Il film ha un dialogo scarso, la protagonista vive in un mondo che non ha più aderenza con la realtà, dove tutto le è stato distorto, e l’unica cosa che sa di sicuro è che non vuole tornare lì, intendendo l’ospedale-prigione, e vuole andare al ristorante, un desiderio che, si scopre poi, aveva prima di essere arrestata. Gli occhi di Behdokht Valian hanno una intensità rara, lasciano immaginare le cose terribili che ha visto, il suo viso assapora il vento, il mare, la luce della libertà, ma il suo destino in quel regime è segnato. Come non pensare alle donne che stanno lottando in questo momento in Iran per la loro libertà, ma anche a quelle in Arabia Saudita di cui poco si parla ma che ugualmente lottano per l’emancipazione dal potere del maschio.
Farhad Delaram, noto per il cortometraggio Tattoo, vincitore dell’Orso di Cristallo alla 69a Berlinale, spiega che il film nasce dalla sua esperienza personale: “Nel 2019, nonostante il premio a Berlino, ho a lungo riflettuto su quale fosse lo scopo del mio cinema. Osservando i disordini sociali in Iran, ho percepito una disconnessione tra gli artisti e le lotte reali delle masse. Questo mi ha ispirato la sceneggiatura. Ci sono argomenti che non affrontiamo per paura di ritorsioni.

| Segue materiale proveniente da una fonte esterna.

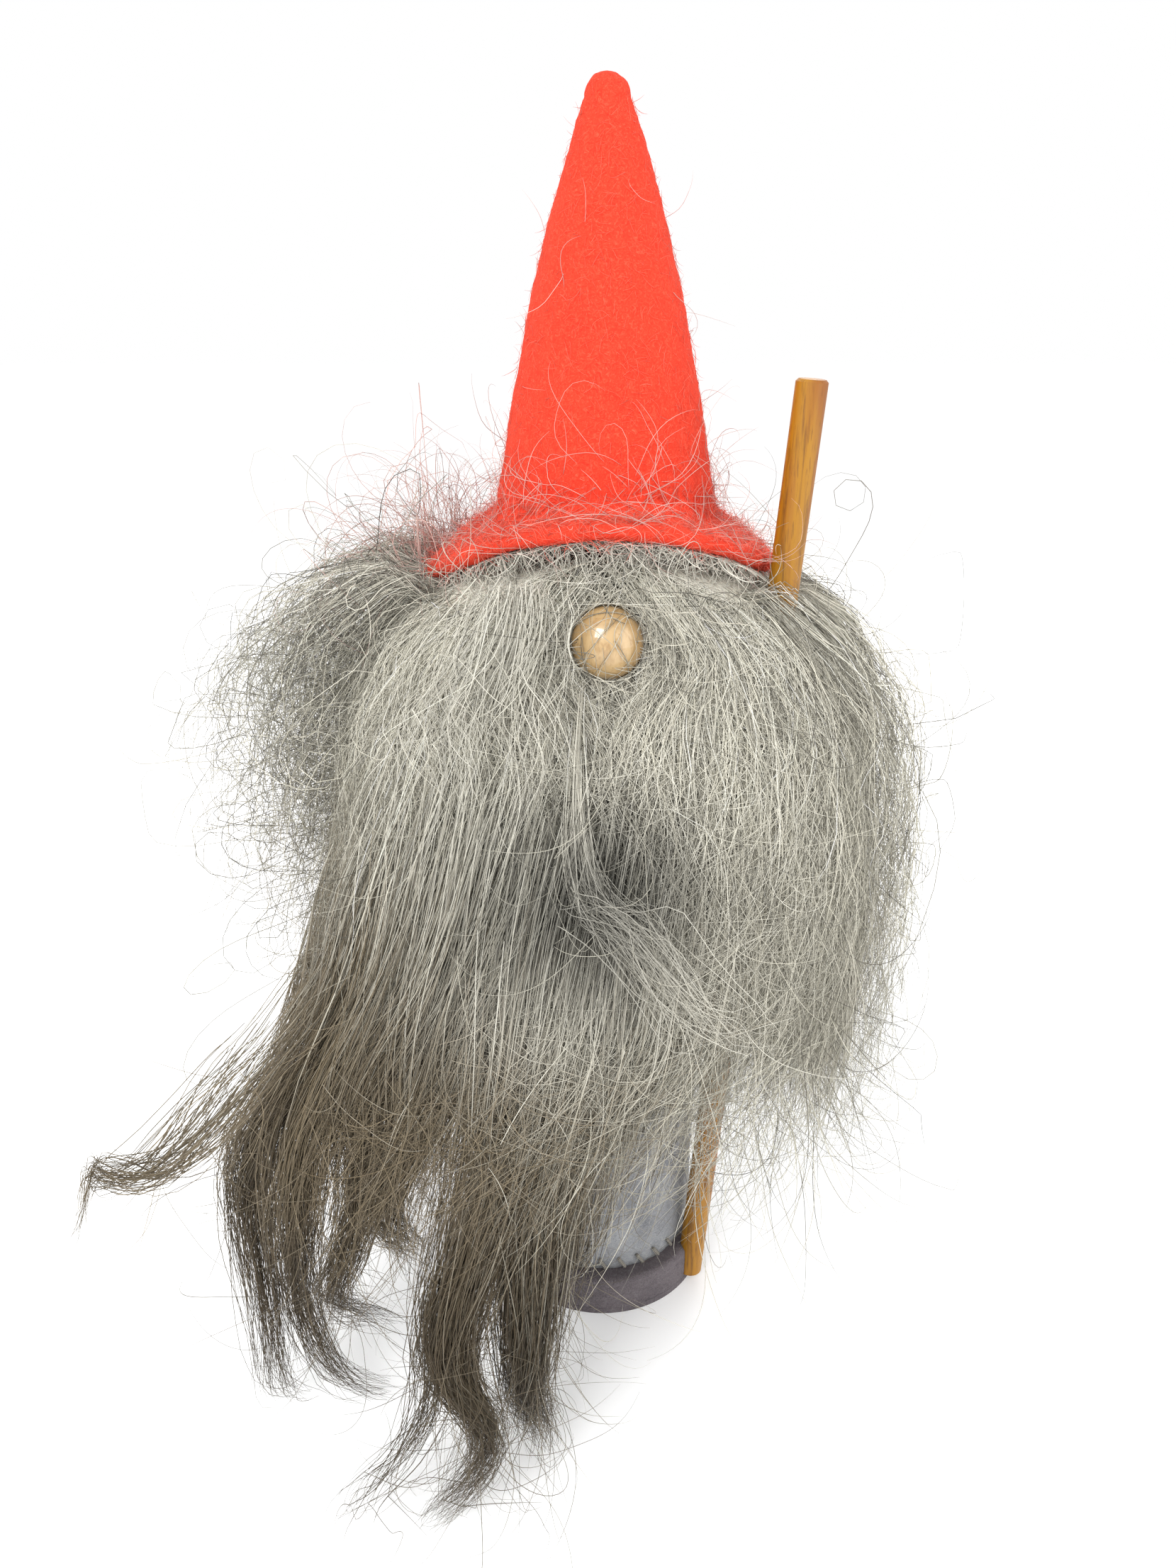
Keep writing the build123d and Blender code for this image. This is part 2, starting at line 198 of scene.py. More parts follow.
# =====================================================================================
# Materials
# =====================================================================================
class Nodes:
    """Short calls for building one material's node tree."""

    def __init__(self, name):
        self.material = bpy.data.materials.new(name)
        self.material.use_nodes = True
        self.tree = self.material.node_tree
        self.shader = self.tree.nodes["Principled BSDF"]
        self.place = self.add("ShaderNodeTexCoord").outputs["Object"]

    def add(self, kind, **inputs):
        node = self.tree.nodes.new(kind)
        for key, value in inputs.items():
            self.set(node, key.replace("_", " "), value)
        return node

    def set(self, node, key, value):
        """Link an output, or store a plain value."""
        if isinstance(value, bpy.types.NodeSocket):
            self.tree.links.new(value, node.inputs[key])
        else:
            node.inputs[key].default_value = value

    def stretched(self, x, y, z):
        """Object coordinates scaled along each axis, in repeats per metre."""
        node = self.add("ShaderNodeMapping", Vector=self.place)
        node.inputs["Scale"].default_value = (x, y, z)
        return node.outputs["Vector"]

    def noise(self, vector, scale=1.0, detail=4.0, roughness=0.55, distortion=0.0):
        node = self.add("ShaderNodeTexNoise", Vector=vector, Scale=scale, Detail=detail, Roughness=roughness)
        node.inputs["Distortion"].default_value = distortion
        return node.outputs["Fac"]

    def ramp(self, factor, *stops):
        """A colour ramp: stops are (position, linear colour)."""
        node = self.add("ShaderNodeValToRGB", Fac=factor)
        elements = node.color_ramp.elements
        while len(elements) < len(stops):
            elements.new(0.5)
        for element, (position, colour) in zip(elements, stops):
            element.position = position
            element.color = (*colour, 1.0)
        return node.outputs["Color"]

    def level(self, factor, low, high):
        """A factor from 0 to 1 moved to the range low to high."""
        node = self.add("ShaderNodeMapRange", Value=factor)
        node.inputs["To Min"].default_value = low
        node.inputs["To Max"].default_value = high
        return node.outputs["Result"]

    def mix(self, factor, a, b, blend="MIX"):
        node = self.tree.nodes.new("ShaderNodeMix")
        node.data_type = "RGBA"
        node.blend_type = blend
        for socket, value in ((node.inputs[0], factor), (node.inputs[6], a), (node.inputs[7], b)):
            if isinstance(value, bpy.types.NodeSocket):
                self.tree.links.new(value, socket)
            else:
                socket.default_value = value if isinstance(value, float) else (*value, 1.0)
        return node.outputs[2]

    def bump(self, height, distance, strength=1.0, normal=None):
        """Relief of the given depth in metres."""
        node = self.add("ShaderNodeBump", Height=height, Distance=distance, Strength=strength)
        if normal is not None:
            self.set(node, "Normal", normal)
        return node.outputs["Normal"]

    def finish(self, **inputs):
        for key, value in inputs.items():
            self.set(self.shader, key.replace("_", " "), value)
        return self.material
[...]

Ho deciso di realizzare questo film con la massima onestà, evitando le sottili metafore che spesso usiamo per affrontare questioni delicate. Credo di aver affrontato questo progetto nel modo più autentico possibile, avvicinandomi a una visione non ostacolata dalla censura. ”
Presentato ai festival di San Sebastian e Toronto è in competizione al Rome Film Fest. Fra Gli interpreti Mirsaeed Molavian, Behdokht Valian, Roya Afshar, Neda Aghighi, Firouz Agheli, Reza Amouzad.